The Strauss project leaders focused on the problems in the original Lompoc plan and worked to eliminate them. They consistently demonstrated a willingness to listen to the concerns of neighbors and community members and to address them in a meaningful way.

In addition to minimizing adverse impacts, the Strauss Wind Energy Project will produce significant benefits for Santa Barbara County, the state of California and a world struggling to slow the devastation of accelerating climate change.

The project will generate an estimated $40 million in tax revenue during its 30-year lifecycle, which would place it among the top ten tax contributors in Santa Barbara County, reducing the burden on residential and business taxpayers.

It will create about 150 well-paying construction jobs during its building phase, with additional long-term jobs added to keep the turbines operating and supplying electricity to the grid. Strauss officials will use locally sourced concrete and other materials and will hire skilled contractors experienced in the installation of wind farms supported by local workers, including those represented by established labor unions.

The wind project will not interfere with local agricultural operations in any meaningful way. Each turbine installation removes no more than a half-acre of land from agricultural use; once a turbine is built, farming can continue almost right up to its base.

Nor will the turbines reduce property values. In 2013, researchers at the Lawrence Berkeley National Laboratory analyzed more than 50,000 home sales near 67 wind projects located in nine states. Their findings? Property values did not drop. Given the increase in tax revenue produced by wind projects — which improves schools and roads and keeps other taxes low — the projects can actually increase property values.

And finally, there are the environmental benefits, which are enormous. The Strauss project will generate enough energy to supply nearly 45,000 homes with clean, renewable energy each year. That reduces the need for power from nuclear, coal and oil plants, keeping 212,000 metric tons of carbon dioxide from being released into the air each year — the equivalent of eliminating 519 million annual vehicle miles.

Such reductions will help state and local governments live up to their commitment to increase renewable energy use and slow climate change. California’s Renewable Portfolio Standard calls for utilities to source 60 percent of their electricity from renewables such as wind by 2030, nearly twice the share in 2017. In Santa Barbara County, the Board of Supervisors in 2009 adopted “Climate Change Guiding Principles” that called for renewable energy projects such as wind projects that cut greenhouse gas emissions.

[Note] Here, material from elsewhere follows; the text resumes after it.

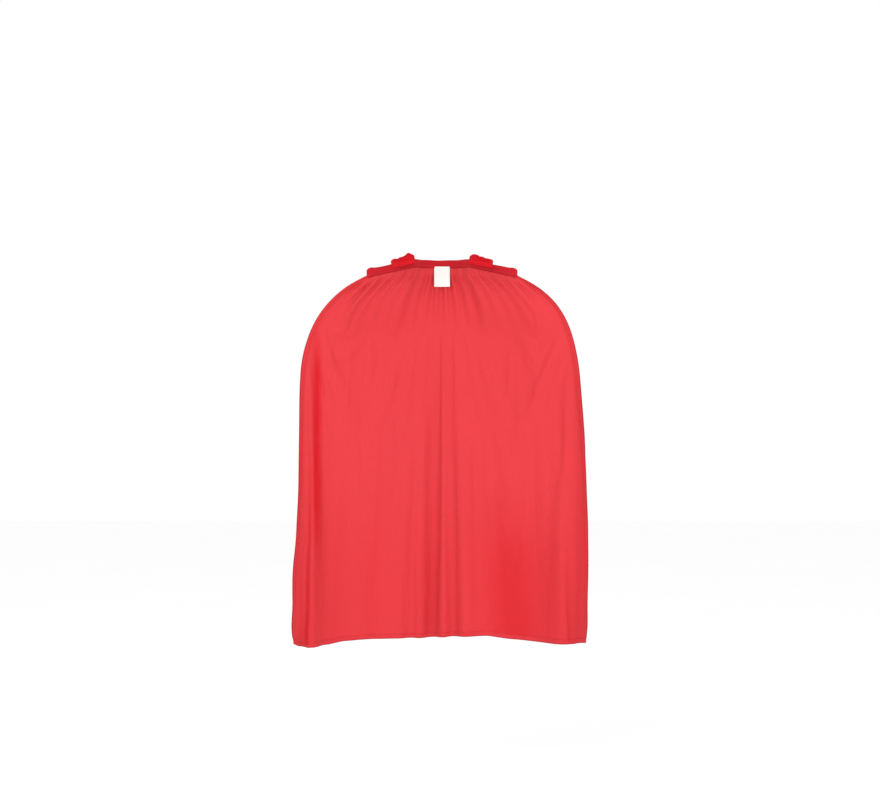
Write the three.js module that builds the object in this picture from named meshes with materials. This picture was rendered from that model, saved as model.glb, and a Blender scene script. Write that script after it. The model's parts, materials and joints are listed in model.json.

At this point, however, only one modest project fitting that description has been approved — placing us near the bottom of the state’s 58 counties, despite ample clean energy resources throughout Santa Barbara County.

It is time for Santa Barbara to step up and take a lead. Strauss Wind officials have proven that they are supportive of community needs and have agreed to adopt the “Modified Project Layout” in the County’s Draft Environmental Impact Report, and are committed to full compliance with the stringent mitigation measures proposed by the County. The project leaders have addressed each and every legitimate concern and, in my view, deserve the opportunity to move forward immediately for the benefit of all of us.

Gary Petersen is a principal at Environmental Problem Solving Enterprises, a long-time advocate for the environment, and has helped countless businesses and governments implement sustainable practices.